In a small bowl combine:
2 tablespoons arrowroot
1/2 cup chicken broth
2 tablespoons coconut aminos
Mix well with a whisk, set aside.

In a large saucepan add:
2 tablespoons ghee
1 cup chicken broth
1 cup diced green peppers
1 can pineapple chunks in natural juice, reserving juice
Over medium high heat, cover and simmer for 5 minutes.  Add the arrowroot mixture and the following ingredients to the pan.
1/2 cup vinegar
3/4 cup reserved pineapple juice
1/2 cup honey
1/2 teaspoon salt
1/4 teaspoon ginger
Simmer, stirring constantly until mixture thickens.  Add cooked meatballs and serve.

If you are serving this the next day like I am, I placed the sauce and the meatballs into my crock pot, pot.  That way all I need to do tomorrow is place it in the electric part of the crock pot turn it on and serve.



Sunday, December 1, 2013

Breakfast Bars (Grain Free and Dairy Free)

I have made these bars before and really enjoyed them.  This time I changed it slightly.

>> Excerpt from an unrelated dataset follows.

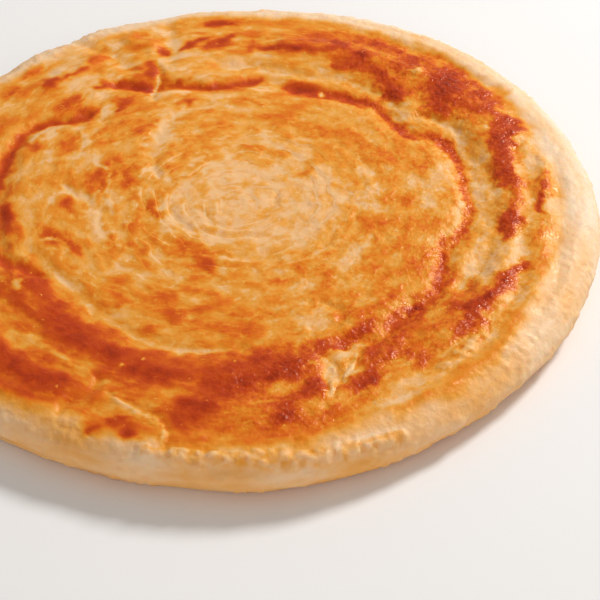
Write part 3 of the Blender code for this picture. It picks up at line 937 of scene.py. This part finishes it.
def brownedDough(name):
    material, tree, surface, place = emptyMaterial(name)
    browning, mottled, sandy, share, onRim, crease = attributesAt(
        tree, "browning", "mottled", "sandy", "share", "onRim", "crease")
    notRim = (1.0 - onRim) * 0.8 + 0.2

    # the coil's layers: painted shade browns the foot of each step, and a painted highlight pales its lip
    phase, patchyLayer = layersAt(place, surfaceRelief["Coil Pitch"])
    inward = patchyLayer * between(share, 0.25, 0.38, 1.0, 0.15)
    footShade = between(phase, 0.0, 0.06, 1.0, 0.0) * inward
    lipHighlight = between(phase, 0.03, 0.1) * between(phase, 0.12, 0.3, 1.0, 0.0) * inward

    # torn skin, sandy grains, clouds, blotches along the coil, pale specks, clods, and pale flecks that are
    # painted glints of the oil
    skin = skinAt(place) * mottled
    sand = noiseAt(place, *crust["sand"]) - 0.5
    cloud = noiseAt(place, *crust["cloud"]) - 0.5
    loose = swayedAt(place, *crust["looseSway"])
    blotch = noiseAt(turnAt(place, loose, *crust["blotchTurn"]), *crust["blotch"])
    blotch = between(blotch, 0.3, 0.7, -0.5, 0.5) * between(browning, 0.5, 0.72, *crust["blotchBrowning"])
    speck = noiseAt(turnAt(place, loose, *crust["speckTurn"]), *crust["speck"])
    speck = between(speck, 0.56, 0.66) * notRim * between(browning, 0.55, 0.8, 1.0, 0.35)
    clods, torn = clodsAt(place)
    paintedGlint = noiseAt(swayedAt(place, *crust["paintedGlintSway"]), *crust["paintedGlint"])
    paintedGlint = between(paintedGlint, 0.66, 0.74) * notRim

    sandBrowning, sandBump = (sandy * crust[key][1] + crust[key][0] for key in ("sandBrowning", "sandBump"))
    grained = (sand * sandBrowning + (cloud * crust["cloudBrowning"] + blotch)) * notRim
    browned = browning + (skin + grained) + footShade * crust["footShadeBrowning"] - lipHighlight * crust["lipHighlightPaling"]
    # painted shade down in the rim's creases and painted light on their crests; the specks are paler dough
    browned -= crease * crust["creaseShadeAndLight"] + speck * crust["speckPaling"]
    browned = paledBy(browned, clods, *crust["clodPaling"])
    # painted shade: browner in the gaps between the clods
    browned += (torn - clods) * crust["clodGapShade"]
    # painted glints: the pale flecks pull the browning down
    browned = paledBy(browned, paintedGlint, *crust["paintedGlintPaling"])
    browned = calc("MAXIMUM", browned, between(onRim, 0.0, 0.7, crust["leastBrowning"], 0.0))
    feed(surface["Base Color"], doughRamp(browned))

    rough = between(browned, 0.1, 0.7, *crust["roughness"]) - sandy * crust["sandySmooth"]
    greasy = crust["greasySmooth"]
    rough -= between(noiseAt(place, *crust["greasy"]), 0.5, 0.66, -greasy, greasy)
    feed(surface["Roughness"], rough)
    surface["Specular IOR Level"].default_value = 0.21
    surface["Specular Tint"].default_value = (1.0, 0.78, 0.55, 1)
    surface["Subsurface Weight"].default_value = 0.4
    surface["Subsurface Radius"].default_value = (1.0, 0.45, 0.2)
    surface["Subsurface Scale"].default_value = 0.0025

    crusty = between(browning, 0.35, 0.7, 0.35, 1.0)
    height = (sand * sandBump * crusty + cloud * crust["cloudBump"]) * notRim
    height += noiseAt(place, *crust["rimGrain"]) * onRim * crust["rimBump"]
    height += paintedGlint * crust["paintedGlintBump"] + skin * crust["skinBump"] + clods * crust["clodBump"]
    bump = {"Height": height, "Strength": 0.8, "Distance": 0.0007}
    feed(surface["Normal"], addNode(tree, "ShaderNodeBump", bump))
    return material


def plainFloor():
    material, tree, surface, place = emptyMaterial("paleTable")
    shade = {"Factor": noiseAt(place, 6, 2, 0.5), "A": (0.85, 0.86, 0.88, 1), "B": (0.89, 0.9, 0.92, 1)}
    feed(surface["Base Color"], addNode(tree, "ShaderNodeMix", shade, "Result", data_type="RGBA"))
    surface["Roughness"].default_value = 0.7
    return material


# The bread


def keepInside(piece, low, high, margin=0.00002):
    # the finished surface stays inside the frame's box
    mesh = piece.data
    places = np.empty(len(mesh.vertices) * 3)
    mesh.vertices.foreach_get("co", places)
    places = places.reshape(-1, 3)
    places = np.clip(places, np.array(low) + [margin, margin, 0], np.array(high) - margin)
    mesh.vertices.foreach_set("co", places.ravel())
    mesh.update()


roundPiece = shapeDough()
print("rolled the bread", len(roundPiece.data.vertices))
sizes = {**surfaceRelief, "Dough": brownedDough("brownedDough")}
bread = runTree(roundPiece, reliefTree(sizes), sizes, "bread")
bpy.data.objects.remove(roundPiece)
keepInside(bread, cadLow, cadHigh)
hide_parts("paratha")
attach(bread, "root")
print("layered the bread", len(bread.data.polygons))

# The table, the lights and the camera

studio = {
    "tableSize": 6.0,
    "tableLevel": -0.0001,
    "key": {"azimuth": 42, "elevation": 38, "distance": 1.2, "size": 0.28, "power": 12.6,
            "colour": (1.0, 0.97, 0.93)},
    "fill": {"azimuth": 270, "elevation": 34, "distance": 1.4, "size": 1.2, "power": 5.6,
             "colour": (1.0, 0.91, 0.81)},
    "roomColour": (1.0, 0.96, 0.91, 1),
    "roomLight": 0.32,
    "target": (0.189, -0.2566, 0),  # the camera's target and distance, as shares of the radius
    "distance": 5.5,
    "elevation": 41.5,
    "lens": 123.4,
}


def layTable():
    half, level = studio["tableSize"] / 2, studio["tableLevel"]
    mesh = bpy.data.meshes.new("table")
    corners = [(-half, -half, level), (half, -half, level), (half, half, level), (-half, half, level)]
    mesh.from_pydata(corners, [], [(0, 1, 2, 3)])
    mesh.materials.append(plainFloor())
    table = bpy.data.objects.new("table", mesh)
    bpy.context.collection.objects.link(table)


def lookAt(piece, location, target):
    piece.location = location
    piece.rotation_euler = (target - location).to_track_quat("-Z", "Y").to_euler()
    bpy.context.collection.objects.link(piece)


def hangLight(name, azimuth, elevation, distance, size, power, colour):
    # an area light that faces the middle of the bread
    light = bpy.data.lights.new(name, "AREA")
    light.shape = "DISK"
    light.size = size
    light.energy = power
    light.color = colour
    turn, rise = math.radians(azimuth), math.radians(elevation)
    away = Vector((math.cos(turn) * math.cos(rise), math.sin(turn) * math.cos(rise), math.sin(rise)))
    lookAt(bpy.data.objects.new(name, light), distance * away, Vector((0, 0, 0)))


def setRoom(scene):
    world = bpy.data.worlds.new("studio")
    world.use_nodes = True
    glow = world.node_tree.nodes["Background"].inputs
    glow["Color"].default_value = studio["roomColour"]
    glow["Strength"].default_value = studio["roomLight"]
    scene.world = world
    scene.view_settings.view_transform = "Standard"


layTable()
for name in ("key", "fill"):
    hangLight(name, **studio[name])
setRoom(bpy.context.scene)
lens = bpy.data.cameras.new("camera")
lens.lens = studio["lens"]
camera = bpy.data.objects.new("camera", lens)
target = radius * Vector(studio["target"])
rise = math.radians(studio["elevation"])
lookAt(camera, target + studio["distance"] * radius * Vector((0, -math.cos(rise), math.sin(rise))), target)
bpy.context.scene.camera = camera
print("set the table, the lights and the camera")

Breakfast Bars (Grain Free and Dairy Free)
1 cup almond flour
1/4 teaspoon sea salt
1/2 teaspoon cinnamon
1/4 cup coconut oil
2 tablespoons honey
1 tablespoon water
1/2 cup unsweetened shredded coconut
1/2 cup pumpkin seeds
1/4 cup hemp hearts
1/4 cup blanched slivered almonds
1/4 cup raisins
Preheat oven to 350 degrees Fahrenheit.  In a food processor add almond flour, salt and cinnamon, process to mix.  Add coconut oil, honey and water and process.  Add in coconut, pumpkin seeds, hemp hearts, almonds and raisins; process until thoroughly mixed.  Press mixture into a greased 8x8 inch baking pan (I used a rubber spatula to help me with this).  Bake for 20 minutes until lightly browned.  Remove from oven and let cool.  Cool completely before cutting.